Le acque in Azione sono agitate da un paio di settimane: per lo stop ai congressi in Campania.
«Potevano essere un'utile occasione per fare un punto sullo stato delle cose e per meglio definire il profilo ideale e l'identità programmatica di Azione Campania. Ridurre una seducente ambizione solo ad una conta degli amministratori locali da mettere come trofei nella propria bacheca senza una chiarezza di percorso espone a più di un rischio».

Quali?
«Trasformismo ed opportunismo rappresentano uno storico vizio in Campania e nel Mezzogiorno. Inoltre pensare che i voti si giustappongono come fossero sacchi di patate è una pura illusione. Ma anche se fosse vero, un partito che vuole essere nuovo una qualche riflessione dovrebbe farla. A cominciare dai meccanismi che determinano una perdurante autoreferenzialità».

Cosa vuole dire?
«Questo modo di procedere sta gradualmente svilendo ed indebolendo un ambizioso protagonismo politico e culturale: così si riduce Azione in Campania ad un contenitore amorfo alla stregua di altre sedicenti esperienze centriste della politica nazionale e campana».

Cosa è ora Azione in Campania?
«Ho la sensazione di trovarmi in una scena tratta dal Deserto dei Tartari dove il sottotenente Giovanni Drogo rimane in perenne attesa degli eventi senza fare alcunché».

Uscendo dalle citazioni letterarie.
«Non vi è assolutamente traccia di alcuna iniziativa politica su temi nevralgici. Dalla sanità al porto di Napoli, principale asset economico del Mezzogiorno nonostante molti di noi ne avessero da tempo l'urgenza e la necessità. Un partito ingabbiato da forme politiciste di schieramento senza recuperare criticità e, ancor di più, rinunciando ad una sua autonomia iniziativa. Ormai il partito ha un unico assillo: la perseveranza di un tramestio burocratico occupato a comporre solo l'album di figurine».

E il terzo mandato di De Luca?
«Sarà il Parlamento alla fine a dover prendere una decisione. In ogni caso trovo sbagliato estremizzare questa discussione ed anzi trovo più convincenti le argomentazioni di De Luca rispetto a quelle del Pd: un amministratore bisognerebbe giudicarlo solo dai fatti e non dal numero dei mandati».

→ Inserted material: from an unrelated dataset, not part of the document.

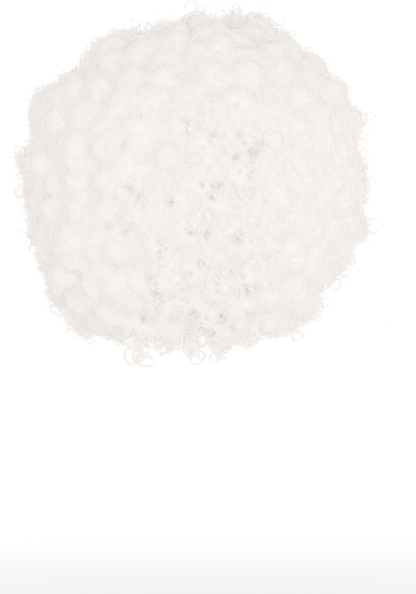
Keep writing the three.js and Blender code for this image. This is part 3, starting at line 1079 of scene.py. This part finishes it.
# ---------------------------------------------------------------- the nape locks
# Loops that show: place across and up, half-width, half-height, tilt in degrees, strands.
LOOPS = {
    "nape_lock_left": [
        (37.8, -126.6, 8.0, 5.0, 14, 4),
        (49.0, -122.5, 6.8, 7.0, 0, 5),
        (44.0, -122.0, 4.0, 7.0, 10, 5),
        (50.5, -109.0, 5.4, 5.6, 0, 4),
        (39.0, -116.5, 4.2, 4.8, -10, 4),
        (44.0, -106.0, 5.0, 6.0, 0, 5),
        (36.5, -105.0, 4.5, 7.0, 20, 4),
        (49.0, -98.0, 6.0, 5.0, 0, 5),
        (39.0, -97.0, 6.0, 5.5, 0, 5),
    ],
    "nape_lock_mid_left": [
        (28.0, -112.0, 4.0, 6.0, -15, 4),
        (22.5, -115.0, 3.8, 6.0, 20, 4),
        (16.8, -114.0, 3.4, 6.8, 25, 4),
        (26.0, -104.0, 5.0, 5.0, 0, 5),
        (18.0, -105.0, 4.6, 5.4, 0, 5),
        (22.0, -98.0, 5.6, 4.6, 0, 6),
    ],
    "nape_lock_centre": [
        (-5.2, -123.4, 6.8, 6.2, -15, 5),
        (0.8, -117.0, 5.0, 6.4, 15, 5),
        (-9.4, -119.0, 4.0, 6.6, -10, 5),
        (-3.6, -113.0, 5.6, 5.0, 0, 6),
        (3.6, -108.0, 4.6, 6.0, 10, 6),
        (-9.0, -109.0, 4.6, 5.4, 0, 6),
        (-2.6, -104.0, 5.6, 5.0, 0, 6),
        (5.4, -99.0, 5.0, 5.0, 0, 6),
        (-5.8, -97.5, 6.0, 5.0, 0, 6),
    ],
    "nape_lock_mid_right": [
        (-21.0, -121.0, 4.0, 9.0, 35, 4),
        (-25.5, -117.5, 7.0, 4.6, -25, 4),
        (-29.0, -113.0, 4.6, 6.4, -10, 5),
        (-19.0, -111.5, 5.0, 6.0, 15, 6),
        (-25.0, -106.0, 5.8, 5.4, 0, 6),
        (-17.0, -103.0, 5.0, 5.4, 0, 6),
        (-29.0, -100.5, 5.0, 5.0, 0, 6),
        (-21.5, -97.0, 6.0, 4.6, 0, 6),
    ],
    "nape_lock_right": [
        (-47.6, -106.6, 8.4, 8.2, 0, 6),
        (-45.6, -108.0, 6.0, 6.0, 0, 6),
        (-51.4, -104.0, 4.8, 6.4, -20, 6),
        (-40.6, -104.0, 4.4, 6.4, 20, 6),
        (-46.0, -102.0, 4.6, 5.0, 0, 6),
        (-50.0, -98.0, 5.4, 5.0, 0, 6),
        (-41.0, -98.0, 5.4, 5.0, 0, 6),
    ],
}


def lock_loops(rows, y, deep):
    """Strands of the loops in rows, which face the back and hang round the depth y."""
    out = []
    for x, z, wide, high, tilt, strands in rows:
        k, m = strands, 20
        s = np.linspace(0, 1, m)[None, :]
        turns = rng.uniform(1.0, 1.5, (k, 1))
        way = rng.choice([-1, 1])
        ang = rng.uniform(0, 6.28) + rng.normal(0, 0.5, (k, 1)) + way * 2 * math.pi * turns * s
        grow = rng.normal(0.96, 0.07, (k, 1)) * (1 + 0.05 * np.sin(3 * ang + rng.uniform(0, 6.28)))
        a = wide * grow * np.cos(ang) + rng.normal(0, 0.4, (k, 1))
        b = high * grow * np.sin(ang) + rng.normal(0, 0.4, (k, 1))
        t = math.radians(tilt)
        lean = rng.normal(0, 0.35)
        q = np.stack(
            [
                x + a * math.cos(t) - b * math.sin(t),
                y + a * lean + (s - 0.5) * rng.uniform(2, 6, (k, 1)) + rng.uniform(-1, 1) * deep * 0.45,
                z + a * math.sin(t) + b * math.cos(t),
            ],
            -1,
        )
        out.append(tubes(q, np.full((k, m), 0.6) * rng.uniform(0.65, 1.25, (k, 1))))
    return out


for name, rows in LOOPS.items():
    lo, hi = (np.array(c) * 1000 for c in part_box(name))
    mid, half = (lo + hi) / 2, (hi - lo) / 2
    parts = lock_loops(rows, mid[1], half[1])
    # finer curls behind them fill the thick part of the lock
    k = 5 if name == "nape_lock_left" else 12
    at = np.stack(
        [
            mid[0] + rng.uniform(-0.75, 0.75, k) * half[0],
            mid[1] + rng.uniform(-0.7, 0.2, k) * half[1],
            rng.uniform(lo[2] + 0.35 * (hi[2] - lo[2]), hi[2], k),
        ],
        1,
    )
    out = unit_rows(np.array([0, 1.0, -0.3]) + rng.normal(0, 0.35, (k, 3)))
    parts.append(tubes(*windings(at, out, rng.uniform(3.5, 5.5, k), 6, 14, 0.4)))
    o, tris = strands_object(name + "_curls", parts, fibre)
    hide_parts(name)
    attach(o, "root")
    print(name, tris)

# ---------------------------------------------------------------- the cap
# Stretch net, 1 mm thick, in the middle of the CAD cap's wall, with a turned hem.
CLOTH_IN, CLOTH_OUT, HEM = 0.45, 1.45, 7.0  # sides of the cloth past the head, and the hem's width, in mm
CAP_ARC = 118.0 * math.radians(105)  # crown to edge over the cap
COLUMNS = 96
around = np.arange(COLUMNS) * 2 * math.pi / COLUMNS - math.pi


def cap_ring(t, out):
    """A ring of points round the cap, t of the way from the crown to the edge, out mm past the head."""
    d = direction(np.radians(edge(1, around)) * t, around)
    return d * (head_radius(d) + out)[:, None]


def ring_faces(count, closed, off=0):
    """Quads between count rings of COLUMNS points."""
    i, j = np.meshgrid(np.arange(count if closed else count - 1), np.arange(COLUMNS), indexing="ij")
    i2, j2 = (i + 1) % count, (j + 1) % COLUMNS
    return off + np.stack([i * COLUMNS + j, i * COLUMNS + j2, i2 * COLUMNS + j2, i2 * COLUMNS + j], -1).reshape(-1, 4)


hem_from = 1 - HEM / CAP_ARC
run = np.concatenate([np.linspace(0.02, hem_from, 42), [hem_from + 0.007, 0.975, 0.992]])
hem = np.where(run > hem_from + 0.003, 0.35, 0.0)
rings = [cap_ring(t, CLOTH_OUT + h) for t, h in zip(run, hem)]
rings += [cap_ring(1.0, CLOTH_OUT), cap_ring(1.0, CLOTH_IN)]
rings += [cap_ring(t, CLOTH_IN - h) for t, h in zip(run[::-1], hem[::-1])]
m = len(rings)
verts = np.concatenate([*rings, rings[0].mean(0)[None], rings[-1].mean(0)[None]])
quads = ring_faces(m, False)
j, j2 = np.arange(COLUMNS), (np.arange(COLUMNS) + 1) % COLUMNS
outer_tip = np.stack([np.full(COLUMNS, m * COLUMNS), j2, j], 1)
inner_tip = np.stack([np.full(COLUMNS, m * COLUMNS + 1), (m - 1) * COLUMNS + j, (m - 1) * COLUMNS + j2], 1)
totals = np.concatenate([np.full(len(quads), 4), np.full(2 * COLUMNS, 3)])
cap_o = new_object(
    "cap_net_cloth",
    verts / 1000,
    np.concatenate([quads.ravel(), outer_tip.ravel(), inner_tip.ravel()]),
    np.concatenate([[0], np.cumsum(totals)[:-1]]),
    totals,
)

# The rows of fibre are sewn on along narrow bands, which show inside as low ribs.
BAND, ROW_EVERY = 2.6, 12.0
band_v, band_f = [], []
for row_at in np.arange(ROW_EVERY, CAP_ARC - HEM - 3, ROW_EVERY):
    at, dt = row_at / CAP_ARC, BAND / 2 / CAP_ARC
    section = [(-1, 0.1), (-0.7, -0.36), (0.7, -0.36), (1, 0.1)]
    band_f.append(ring_faces(4, True, sum(len(v) for v in band_v)))
    band_v.append(np.concatenate([cap_ring(at + k * dt, CLOTH_IN + h) for k, h in section]))
band_f = np.concatenate(band_f)
band_o = new_object(
    "cap_sewn_rows",
    np.concatenate(band_v) / 1000,
    band_f.ravel(),
    np.arange(len(band_f)) * 4,
    np.full(len(band_f), 4),
)
print("cap", int((totals - 2).sum()), "bands", 2 * len(band_f))

cap_mat, nt, b = principled("cap_net", 0.85, sheen=0.2)
co = node(nt, "ShaderNodeTexCoord", (-2000, 0))
# stretch net of small holes, pulled wider here and there
pull = node(nt, "ShaderNodeTexNoise", (-1800, 200), Scale=60.0, Detail=1.0)
net = node(nt, "ShaderNodeTexVoronoi", (-1400, -100), Scale=430.0, Randomness=0.55)
net.feature = "DISTANCE_TO_EDGE"
yarn = node(nt, "ShaderNodeTexNoise", (-1400, -350), Scale=900.0, Detail=2.0)
for n in (pull, net, yarn):
    nt.links.new(co.outputs["Object"], n.inputs["Vector"])
hole = node(nt, "ShaderNodeMapRange", (-1150, -100))
hole.interpolation_type = "SMOOTHSTEP"
hole.inputs["From Min"].default_value, hole.inputs["From Max"].default_value = 0.1, 0.26
nt.links.new(net.outputs["Distance"], hole.inputs["Value"])
wider = maths(nt, "MULTIPLY_ADD", (-1100, 200), pull.outputs["Fac"], 0.6, 0.6)
cloth = ramp_of(nt, (0.86, 0.835, 0.8), (0.5, 0.47, 0.44), 0.0, 1.0, (-700, 0))
nt.links.new(maths(nt, "MULTIPLY", (-900, 0), hole.outputs["Result"], wider), cloth.inputs["Fac"])
nt.links.new(cloth.outputs["Color"], b.inputs["Base Color"])
yarn_up = maths(nt, "MULTIPLY", (-950, -450), yarn.outputs["Fac"], 0.5)
relief = maths(nt, "MULTIPLY_ADD", (-750, -400), hole.outputs["Result"], -1.0, yarn_up)
bp = node(nt, "ShaderNodeBump", (-300, -200), Strength=1.0, Distance=0.0006)
nt.links.new(relief, bp.inputs["Height"])
nt.links.new(bp.outputs["Normal"], b.inputs["Normal"])

sewn_mat, nt, b = principled("cap_sewn_rows", 0.7)
co = node(nt, "ShaderNodeTexCoord", (-1400, 0))
stitch = node(nt, "ShaderNodeTexNoise", (-1100, 0), Scale=650.0, Detail=3.0)
wrap = node(nt, "ShaderNodeTexVoronoi", (-1100, -250), Scale=800.0)
for n in (stitch, wrap):
    nt.links.new(co.outputs["Object"], n.inputs["Vector"])
tint = ramp_of(nt, (0.78, 0.76, 0.73), (0.95, 0.94, 0.92), 0.3, 0.7, (-700, 100))
nt.links.new(stitch.outputs["Fac"], tint.inputs["Fac"])
nt.links.new(tint.outputs["Color"], b.inputs["Base Color"])
bp = node(nt, "ShaderNodeBump", (-300, -200), Strength=0.8, Distance=0.0005)
nt.links.new(wrap.outputs["Distance"], bp.inputs["Height"])
nt.links.new(bp.outputs["Normal"], b.inputs["Normal"])

cap_o.data.materials.append(cap_mat)
band_o.data.materials.append(sewn_mat)
for o in (cap_o, band_o):
    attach(o, "root")
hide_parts("wig_cap")

# ---------------------------------------------------------------- floor
floor_mesh = bpy.data.meshes.new("floor")
R = 9.0
floor_mesh.from_pydata(
    [(R * math.cos(a * math.pi / 32), R * math.sin(a * math.pi / 32), -0.34) for a in range(64)],
    [],
    [list(range(64))],
)
floor = bpy.data.objects.new("floor", floor_mesh)
scene.collection.objects.link(floor)
floor_mat = bpy.data.materials.new("floor")
floor_mat.use_nodes = True
fn = floor_mat.node_tree
fb = fn.nodes["Principled BSDF"]
fb.inputs["Base Color"].default_value = (0.72, 0.77, 0.82, 1)
fb.inputs["Roughness"].default_value = 0.9
# the floor runs out into the white of the backdrop
co = node(fn, "ShaderNodeTexCoord", (-1100, -300))
length = node(fn, "ShaderNodeVectorMath", (-900, -300))
length.operation = "LENGTH"
fade = node(fn, "ShaderNodeMapRange", (-700, -300))
fade.interpolation_type = "SMOOTHSTEP"
fade.inputs["From Min"].default_value, fade.inputs["From Max"].default_value = 0.15, 1.6
fade.inputs["To Min"].default_value, fade.inputs["To Max"].default_value = 0.0, 1.0
fn.links.new(co.outputs["Object"], length.inputs[0])
fn.links.new(length.outputs["Value"], fade.inputs["Value"])
glow = node(fn, "ShaderNodeEmission", (-300, -300), Strength=BACKDROP)
far = node(fn, "ShaderNodeMixShader", (-100, -200))
fn.links.new(fade.outputs["Result"], far.inputs[0])
fn.links.new(fb.outputs[0], far.inputs[1])
fn.links.new(glow.outputs[0], far.inputs[2])
fn.links.new(
    seen_by_camera(fn, far, fb, (100, 0)).outputs[0], fn.nodes["Material Output"].inputs["Surface"]
)
floor.data.materials.append(floor_mat)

Lei è un politico navigato e sa bene che è difficile che cambi qualcosa prima delle Europee.
«Penso che possiamo affrontare la prossima sfida delle Europee se siamo capaci di recuperare un'inclusione libera e larga e non così, come sta accadendo, a senso unico. Solo così possiamo rilanciare un progetto che non intende consegnare il Paese al conformismo dell'inevitabile».

Altrimenti?
«Se non ci sarà una discussione prima delle Europee non escludo altre determinazioni: dire addio al partito definitivamente».